A January 2005 peace deal ended the north-south war which killed 2 million people and drove 4 million from their homes.

But a separate crisis in Sudan's west has redirected valuable reconstruction aid for the south to deal with the humanitarian emergency in Darfur.

"A lot of money has gone to humanitarian assistance in Darfur so there has been some interruption on that case," said Regional Cooperation Ministry under-secretary Cirino Hiteng Ofuho. Observers say reconstruction is necessary to prevent a return to war.

After the north-south peace deal, western donors pledged more than $4 billion to Sudan but complicated aid mechanisms slowed delivery of the money.

More than $1.5 billion has gone to Darfur, where four years of rape, pillage and murder has killed an estimated 200,000.

Ofuho said a meeting had been called in Addis Ababa, Ethiopia, on the sidelines of a summit of African leaders to discuss south Sudan's reconstruction and he urged countries like Egypt and South Africa to give money.

He said some $169 million had been received from Western donors, most of it for rebuilding roads in the war-torn south and some for training former rebels to take part in government.

South Sudan's fledgling semi-autonomous government, which under the peace deal gets 50 percent of Sudan's oil wealth amounting to some $1.3 billion a year, has been accused of corruption and missing funds.

An anti-corruption commission will launch an investigation on Feb. 1 into government contracts.
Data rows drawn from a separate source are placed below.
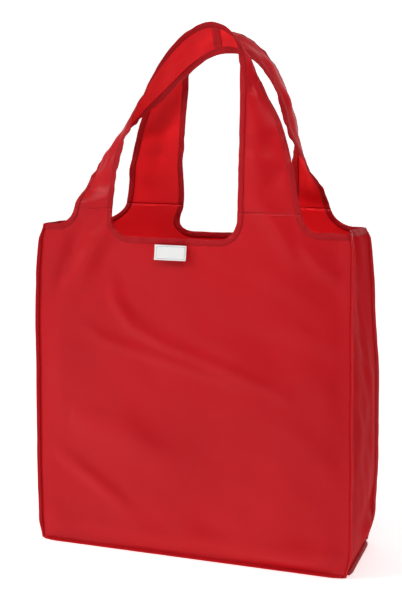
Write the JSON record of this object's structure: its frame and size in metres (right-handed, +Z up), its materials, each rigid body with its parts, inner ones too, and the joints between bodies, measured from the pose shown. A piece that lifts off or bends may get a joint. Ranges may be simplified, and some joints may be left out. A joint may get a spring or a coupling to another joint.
{
  "type": "foldable tote bag",
  "caption": "Thin coated-cloth shopping tote that stands open as a box, with folding side gussets, bound edges, two twisted strap handles and a blank sewn label.",
  "frame": {"origin": "on the ground under the middle of the bag, half way between the front and back panels and between the gussets", "axes": "+Z up, -Y out of the front panel, which carries the label, +X to the right as seen from the front"},
  "size_m": [0.391, 0.131, 0.6059],
  "materials": {
    "red_cloth": "thin coated polyester cloth, semi-gloss red, fine plain weave",
    "binding_tape": "red binding tape folded over the edge, edge-stitched, slightly puckered",
    "sewn_seam": "doubled red cloth, pinched and edge-stitched",
    "label_cloth": "white woven label, satin, blank"
  },
  "bodies": {
    "front": {"front_panel": "red_cloth", "front_scoop_binding": "binding_tape", "front_shoulder_binding_left": "binding_tape", "front_shoulder_binding_right": "binding_tape", "front_corner_seam_left": "sewn_seam", "front_corner_seam_right": "sewn_seam", "front_base_seam": "sewn_seam"},
    "front_roots": {"front_strap_root_left": "red_cloth", "front_root_inner_binding_left": "binding_tape", "front_root_outer_binding_left": "binding_tape", "front_strap_root_right": "red_cloth", "front_root_inner_binding_right": "binding_tape", "front_root_outer_binding_right": "binding_tape"},
    "front_handle": {"front_strap_left": "red_cloth", "front_strap_right": "red_cloth", "front_handle_seam": "sewn_seam", "front_handle_inner_binding": "binding_tape", "front_handle_outer_binding": "binding_tape"},
    "back": {"back_panel": "red_cloth", "back_scoop_binding": "binding_tape", "back_shoulder_binding_left": "binding_tape", "back_shoulder_binding_right": "binding_tape", "back_corner_seam_left": "sewn_seam", "back_corner_seam_right": "sewn_seam", "back_base_seam": "sewn_seam"},
    "back_roots": {"back_strap_root_left": "red_cloth", "back_root_inner_binding_left": "binding_tape", "back_root_outer_binding_left": "binding_tape", "back_strap_root_right": "red_cloth", "back_root_inner_binding_right": "binding_tape", "back_root_outer_binding_right": "binding_tape"},
    "back_handle": {"back_strap_left": "red_cloth", "back_strap_right": "red_cloth", "back_handle_seam": "sewn_seam", "back_handle_inner_binding": "binding_tape", "back_handle_outer_binding": "binding_tape"},
    "right_gusset_front": {"right_gusset_front": "red_cloth", "right_hem_binding_front": "binding_tape"},
    "right_gusset_back": {"right_gusset_back": "red_cloth", "right_hem_binding_back": "binding_tape"},
    "left_gusset_front": {"left_gusset_front": "red_cloth", "left_hem_binding_front": "binding_tape"},
    "left_gusset_back": {"left_gusset_back": "red_cloth", "left_hem_binding_back": "binding_tape"},
    "base": {"base_panel": "red_cloth", "base_pleat_right": "red_cloth", "base_pleat_left": "red_cloth", "base_side_seam_right": "sewn_seam", "base_side_seam_left": "sewn_seam"},
    "label": {"label": "label_cloth"}
  },
  "joints": [
    {"name": "bag_fold", "type": "hinge", "parent": "front", "child": "right_gusset_front", "pos_m": [0.19, -0.0578, 0], "axis": [0, 0.0591, 0.9983], "range_deg": [0, 80]},
    {"name": "right_crease", "type": "hinge", "parent": "right_gusset_front", "child": "right_gusset_back", "pos_m": [0.1911, 0, 0], "axis": [0, 0, 1], "range_deg": [-160, 0]},
    {"name": "back_close", "type": "hinge", "parent": "right_gusset_back", "child": "back", "pos_m": [0.19, 0.0578, 0], "axis": [0, -0.0591, 0.9983], "range_deg": [0, 80]},
    {"name": "left_gusset_fold", "type": "hinge", "parent": "front", "child": "left_gusset_front", "pos_m": [-0.19, -0.0578, 0], "axis": [0, -0.0591, -0.9983], "range_deg": [0, 80]},
    {"name": "left_crease", "type": "hinge", "parent": "left_gusset_front", "child": "left_gusset_back", "pos_m": [-0.1911, 0, 0], "axis": [0, 0, -1], "range_deg": [-160, 0]},
    {"name": "base_lift", "type": "hinge", "parent": "front", "child": "base", "pos_m": [0, -0.058, 0.0004], "axis": [1, 0, 0], "range_deg": [0, 80], "deforming": ["base_pleat_right", "base_pleat_left", "base_side_seam_right", "base_side_seam_left"]},
    {"name": "front_strap_lean", "type": "hinge", "parent": "front", "child": "front_roots", "pos_m": [0, -0.03639, 0.3988], "axis": [1, 0, 0], "range_deg": [0, 21]},
    {"name": "back_strap_lean", "type": "hinge", "parent": "back", "child": "back_roots", "pos_m": [0, 0.03639, 0.3988], "axis": [-1, 0, 0], "range_deg": [0, 21]},
    {"name": "front_handle_fold", "type": "hinge", "parent": "front_roots", "child": "front_handle", "pos_m": [0, -0.04362, 0.44581], "axis": [1, 0, 0], "range_deg": [0, 165]},
    {"name": "back_handle_fold", "type": "hinge", "parent": "back_roots", "child": "back_handle", "pos_m": [0, 0.04362, 0.44581], "axis": [-1, 0, 0], "range_deg": [0, 165]},
    {"name": "label_flip", "type": "hinge", "parent": "front", "child": "label", "pos_m": [-0.026, -0.03987, 0.36024], "axis": [-1, 0, 0], "range_deg": [0, 150]}
  ],
  "couplings": [
    {"joint": "right_crease", "follows": "bag_fold", "ratio": -2},
    {"joint": "back_close", "follows": "bag_fold", "ratio": 1},
    {"joint": "left_gusset_fold", "follows": "bag_fold", "ratio": 1},
    {"joint": "left_crease", "follows": "bag_fold", "ratio": -2},
    {"joint": "base_lift", "follows": "bag_fold", "ratio": 1},
    {"joint": "front_strap_lean", "follows": "bag_fold", "ratio": 0.262},
    {"joint": "back_strap_lean", "follows": "bag_fold", "ratio": 0.262}
  ]
}
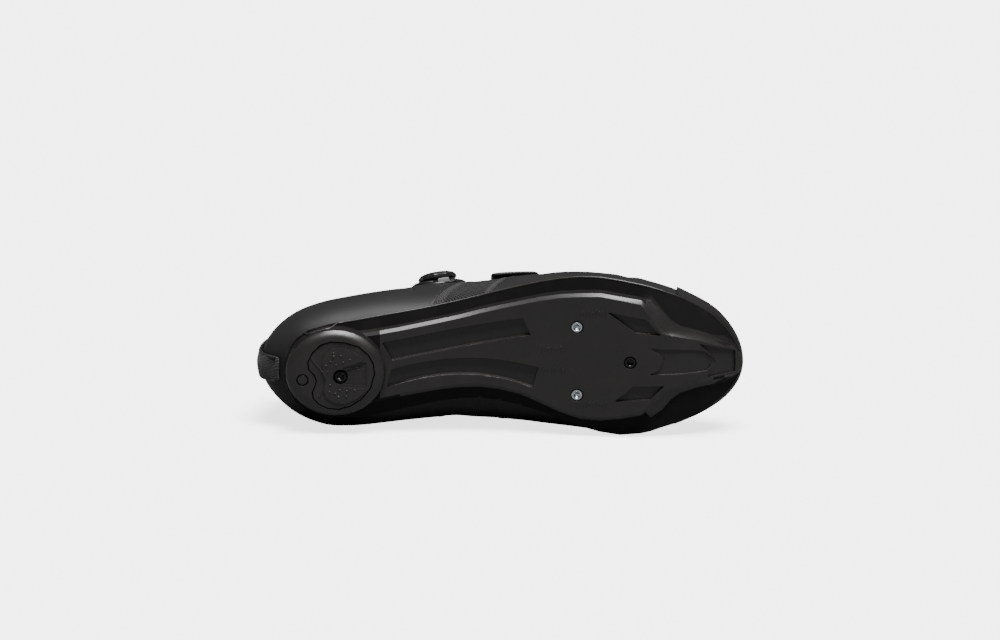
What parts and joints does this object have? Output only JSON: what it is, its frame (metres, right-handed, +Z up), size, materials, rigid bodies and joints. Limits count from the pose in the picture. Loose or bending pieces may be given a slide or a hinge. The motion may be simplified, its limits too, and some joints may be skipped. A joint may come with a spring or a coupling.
{
  "type": "cycling shoe",
  "caption": "Black road cycling shoe for the right foot, lying on its inner side with its stiff ribbed sole and heel pad towards the viewer.",
  "frame": {"origin": "bottom centre of the bounding box of the shoe as it lies on its inner side", "axes": "+X from heel to toe, +Z up from the floor through the inner and then the outer side, +Y away from the sole towards the collar"},
  "size_m": [0.2678, 0.113, 0.0884],
  "materials": {
    "sole_black": "moulded black nylon with a satin sheen",
    "insert_black": "matt moulded wearing pad",
    "upper_black": "smooth matt coated synthetic",
    "cap_black": "smooth welded toe overlay",
    "webbing_black": "ribbed woven tape with piped edges",
    "cloth_black": "knitted mesh and padded cloth",
    "lining_black": "flat knitted lining",
    "dial_black": "moulded plastic, low sheen",
    "housing_grey": "grey moulded plastic",
    "lace_black": "thin coated cord",
    "nut_steel": "bright turned steel",
    "dark_steel": "blackened steel"
  },
  "bodies": {
    "root": {"outsole": "sole_black", "heel_insert": "insert_black", "heel_button": "sole_black", "heel_screw": "dark_steel", "cleat_nut_outer": "nut_steel", "cleat_nut_inner": "nut_steel", "cleat_nut_front": "dark_steel", "upper": "upper_black", "toe_cap": "cap_black", "heel_tape": "webbing_black", "tongue": "cloth_black", "insole": "lining_black", "forefoot_strap": "cloth_black", "dial_base": "dial_black", "dial_knob": "dial_black", "dial_housing": "housing_grey", "lace_guide_rear": "dial_black", "lace_guide_outer": "dial_black", "lace_guide_front": "dial_black", "lace_bar_rear": "lace_black", "lace_bar_middle": "lace_black", "lace_bar_front": "lace_black"}
  },
  "joints": []
}
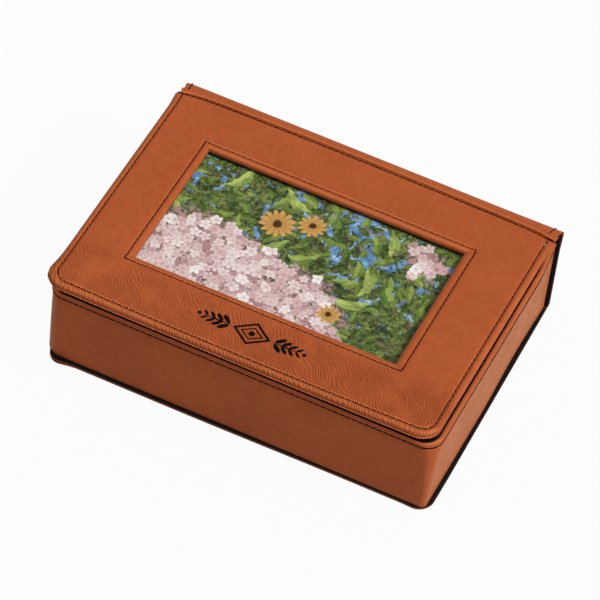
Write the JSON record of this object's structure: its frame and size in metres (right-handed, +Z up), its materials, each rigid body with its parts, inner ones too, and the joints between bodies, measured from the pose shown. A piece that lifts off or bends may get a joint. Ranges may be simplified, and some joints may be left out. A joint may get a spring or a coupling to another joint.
{
  "type": "photo storage box",
  "caption": "Book-style leatherette box for papers and keepsakes: a lined tray, a stiff spine and a hinged lid with a window over a photo pocket.",
  "frame": {"origin": "centre of the closed box's footprint, on the table", "axes": "+Z up, -Y towards the front of the lid, +Y towards the spine and hinge, +X to the right seen from the front"},
  "size_m": [0.1915, 0.1414, 0.052],
  "materials": {
    "leatherette": "matte, fine pebble grain",
    "black_lining": "matte black cloth",
    "board": "grey-brown binder's board",
    "foam": "soft thin padding",
    "thread": "black-brown waxed thread",
    "pane": "clear glossy sheet",
    "print": "glossy photographic print"
  },
  "bodies": {
    "box": {"base_cover": "leatherette", "base_board": "board", "base_lining": "black_lining", "spine_cover": "leatherette", "spine_board": "board", "spine_lining": "black_lining", "spine_stitching": "thread", "hinge_strip": "leatherette", "hinge_lining": "black_lining", "tray_wall_board": "board", "tray_back_board": "board", "tray_floor_board": "board", "tray_cover": "leatherette", "tray_wall_lining": "black_lining", "tray_floor_pad": "black_lining", "tray_stitching": "thread"},
    "lid": {"lid_cover": "leatherette", "lid_foam": "foam", "lid_frame_board": "board", "window_pane": "pane", "pocket_spacer": "board", "lid_backing_card": "board", "lid_lining": "black_lining", "lid_stitching": "thread", "window_stitching": "thread", "crease_stitching": "thread"},
    "photo": {"photo_print": "print"}
  },
  "joints": [
    {"name": "lid_hinge", "type": "hinge", "parent": "box", "child": "lid", "pos_m": [0, 0.0653, 0.052], "axis": [-1, 0, 0], "range_deg": [0, 180]},
    {"name": "photo_slide", "type": "slide", "parent": "lid", "child": "photo", "axis": [-1, 0, 0], "range_m": [0, 0.17]}
  ]
}
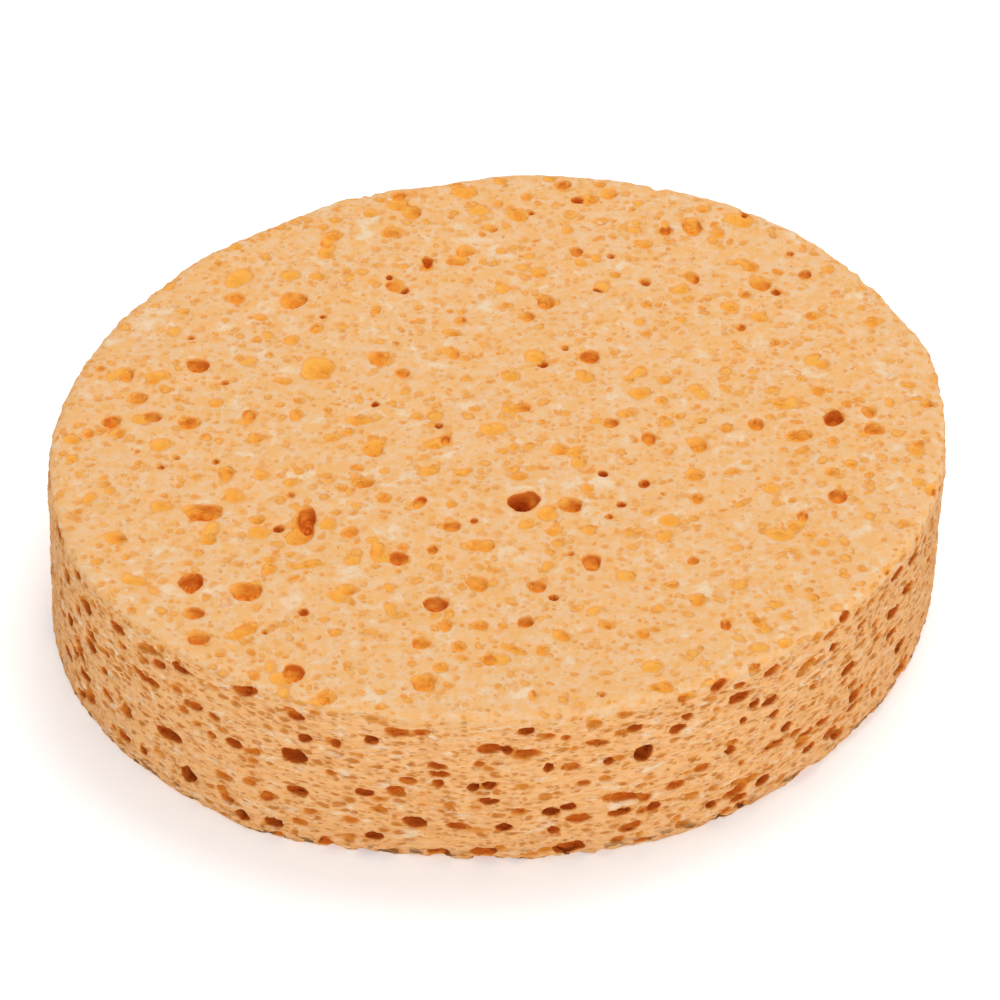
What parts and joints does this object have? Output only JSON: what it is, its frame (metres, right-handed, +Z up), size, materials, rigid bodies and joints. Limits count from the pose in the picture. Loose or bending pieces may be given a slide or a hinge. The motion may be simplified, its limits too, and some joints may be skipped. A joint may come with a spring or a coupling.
{
  "type": "bath sponge",
  "caption": "Thick, slightly oval disc of natural-coloured cellulose foam with open pores on its flat faces and upright cut edge.",
  "frame": {"origin": "middle of the footprint, on the flat underside", "axes": "+Z up through the thickness, -Y towards the viewer of the picture, long diameter at 45 degrees between +X and +Y"},
  "size_m": [0.1234, 0.1228, 0.025],
  "materials": {
    "foam": "matte open-celled foam with beige skin, darker orange-brown pore walls and pale strands"
  },
  "bodies": {
    "root": {"sponge": "foam"}
  },
  "joints": []
}
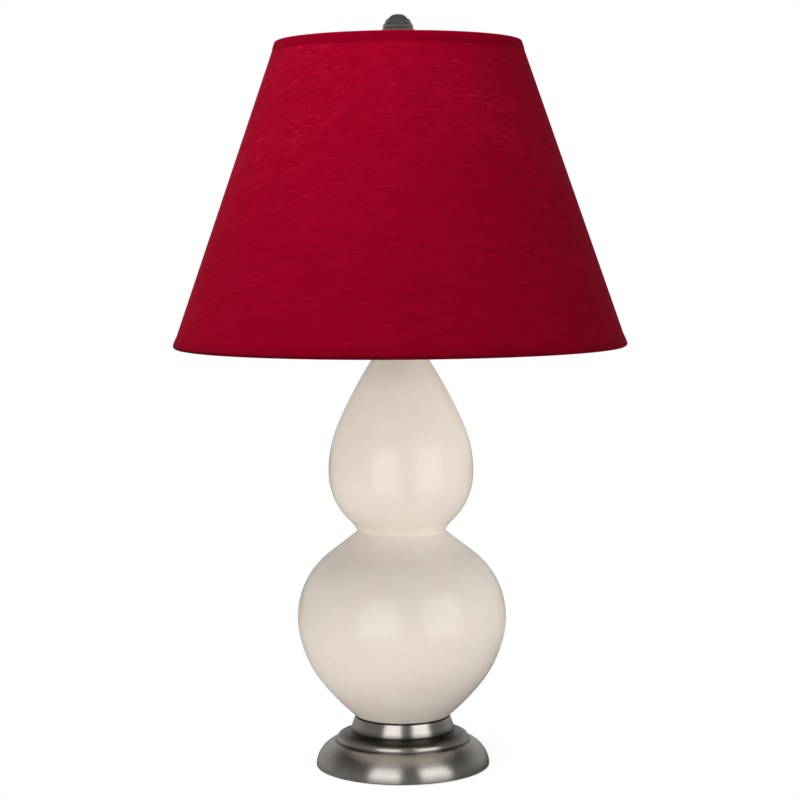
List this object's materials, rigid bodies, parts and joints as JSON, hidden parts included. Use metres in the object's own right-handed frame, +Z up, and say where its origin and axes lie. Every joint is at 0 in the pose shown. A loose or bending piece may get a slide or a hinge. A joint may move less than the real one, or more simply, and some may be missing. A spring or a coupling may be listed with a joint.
{
  "type": "table lamp",
  "caption": "Double gourd table lamp: glazed ceramic body on a spun metal base, with a tapered fabric shade on a harp, a bulb socket and a beaded finial.",
  "frame": {"origin": "centre of the foot on the table, under the lamp's axis", "axes": "+Z up along the lamp's axis, -Y towards the front with the switch knob, harp in the XZ plane"},
  "size_m": [0.3471, 0.3472, 0.578],
  "materials": {
    "felt": "dense dark felt pad",
    "pewter": "antique silver, spun and lightly brushed",
    "iron": "plain casting",
    "black_plastic": "moulded black",
    "rubber_gasket": "thin dark ring",
    "ivory_glaze": "glossy bone white glaze",
    "zinc_steel": "zinc plated",
    "nickel": "satin nickel plate",
    "liner_card": "dark insulating card",
    "phenolic": "dark moulded phenolic",
    "brass_contact": "bright brass",
    "thread_shell": "thin bright pressing",
    "bulb_glass": "frosted white",
    "bulb_insulator": "dark vitrite with a soldered tip",
    "red_fabric": "ruby slub weave, folded hems",
    "shade_lining": "off-white styrene lining",
    "shade_wire": "thin lacquered wire"
  },
  "bodies": {
    "lamp_body": {"foot_felt": "felt", "base_shell": "pewter", "base_weight": "iron", "cord_bushing": "black_plastic", "seat_gasket": "rubber_gasket", "gourd_body": "ivory_glaze", "threaded_pipe": "zinc_steel", "lock_washer": "zinc_steel", "lock_nut": "zinc_steel", "vase_cap": "pewter", "check_ring": "pewter", "neck_tube": "pewter", "harp_saddle": "nickel", "socket_cap": "nickel", "cap_set_screw": "zinc_steel", "socket_shell": "nickel", "socket_liner": "liner_card", "socket_core": "phenolic", "terminal_screws": "brass_contact", "screw_shell": "thread_shell", "centre_contact": "brass_contact"},
    "switch": {"switch_stem": "phenolic", "switch_knob": "black_plastic"},
    "bulb": {"bulb_glass": "bulb_glass", "bulb_cap": "thread_shell", "bulb_contact": "bulb_insulator"},
    "harp": {"harp_bow": "nickel"},
    "sleeve_left": {"harp_sleeve_left": "nickel"},
    "sleeve_right": {"harp_sleeve_right": "nickel"},
    "stud": {"swivel_stud": "nickel"},
    "shade": {"shade_fabric": "red_fabric", "shade_liner": "shade_lining", "top_trim": "red_fabric", "bottom_trim": "red_fabric", "bottom_ring": "shade_wire", "spider": "shade_wire"},
    "finial": {"finial": "pewter"}
  },
  "joints": [
    {"name": "switch_turn", "type": "hinge", "parent": "lamp_body", "child": "switch", "pos_m": [0, -0.02, 0.381], "axis": [0, -1, 0], "continuous": true},
    {"name": "bulb_lift", "type": "slide", "parent": "lamp_body", "child": "bulb", "axis": [0, 0, 1], "range_m": [0, 0.026]},
    {"name": "harp_lift", "type": "slide", "parent": "lamp_body", "child": "harp", "axis": [0, 0, 1], "range_m": [0, 0.05]},
    {"name": "sleeve_left_slide", "type": "slide", "parent": "harp", "child": "sleeve_left", "axis": [0, 0, 1], "range_m": [0, 0.014]},
    {"name": "sleeve_right_slide", "type": "slide", "parent": "harp", "child": "sleeve_right", "axis": [0, 0, 1], "range_m": [0, 0.014]},
    {"name": "shade_turn", "type": "hinge", "parent": "harp", "child": "stud", "pos_m": [0, 0, 0.549], "axis": [0, 0, 1], "continuous": true},
    {"name": "shade_lift", "type": "slide", "parent": "stud", "child": "shade", "axis": [0, 0, 1], "range_m": [0, 0.245]},
    {"name": "finial_turn", "type": "hinge", "parent": "shade", "child": "finial", "pos_m": [0, 0, 0.56], "axis": [0, 0, 1], "continuous": true}
  ]
}
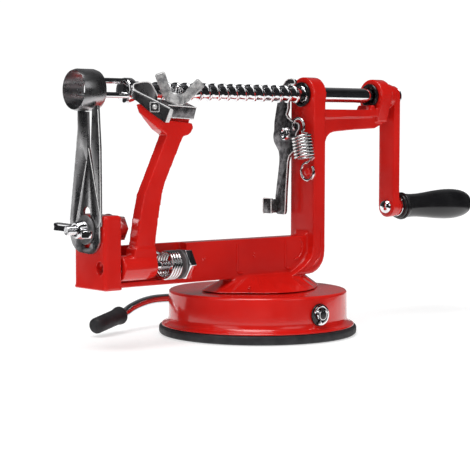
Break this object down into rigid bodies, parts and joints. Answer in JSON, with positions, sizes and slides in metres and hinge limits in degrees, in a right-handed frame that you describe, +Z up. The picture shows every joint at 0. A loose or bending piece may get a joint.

South Sudan can vote to separate from the north in a referendum by 2011.

Almost 50 percent of last year's budget went to the southern army, the former rebel Sudan People's Liberation Army (SPLA), and Ofuho said a similar amount was expected for the 2007 budget, being debated in the southern parliament.

"This budget is not for war preparations but mainly to rehabilitate and improve the army," he said. "Transforming them into a conventional disciplined army requires a lot of resources."

He added the government had also already spent more than $100 million on improving an almost non-existent infrastructure in the south planned to spend $130 million on education and $80-$100 million on health.